Living alone in the wilderness can often lead human beings to choose unusual companions. In an era when domesticated pets were scarce to come by but wildlife was plentiful, early settlers in the Campbell River area were often known to adopt wild animals like deer, bears and cougars.
Some of them, like Jim Forbes of Forbes Landing Lodge, had a special gift for communicating with wild animals. The family kept a pet deer, Trixie for many years, but even more curiously, kept a pet wild black bear. This bear was known to have a foul disposition.
One day it was being bottle fed by Forbe’s daughter but was interrupted, and the angry bear sunk his teeth into her leg. Forbes was going to kill the bear, but luckily for the offending animal, a visiting officer from the British Naval ship HMS Hood witnessed the incident and intervened.
The bear was adopted by the Navy, became a sailor and went on to spend several years at sea aboard Hood.
Cougar kits were also occasionally adopted. A famous local story about raising cougars involved the Schnarr sisters; Marion, Pansy and Pearl of Owen Bay on Sonora Island.

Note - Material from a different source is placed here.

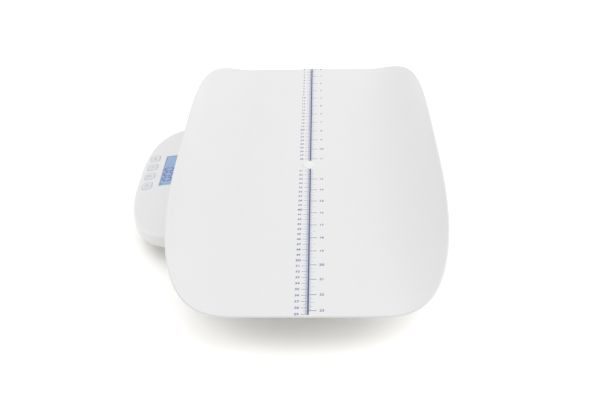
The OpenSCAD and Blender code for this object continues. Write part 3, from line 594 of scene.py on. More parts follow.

Their father August shot a female cougar one day, then noticed that it had recently become a mother. He found her den with four little kits inside, and brought them home to his daughters.
Two of the cougars, Leo and Girlie, survived and lived to be three and six years old respectively. Francis Dickie, who visited Owen Bay in 1937, wrote: “Thus on a lonely island three girls and two ordinarily savage beasts have grown to maturity together – a unique companionship, perhaps the first on record on the North American continent.”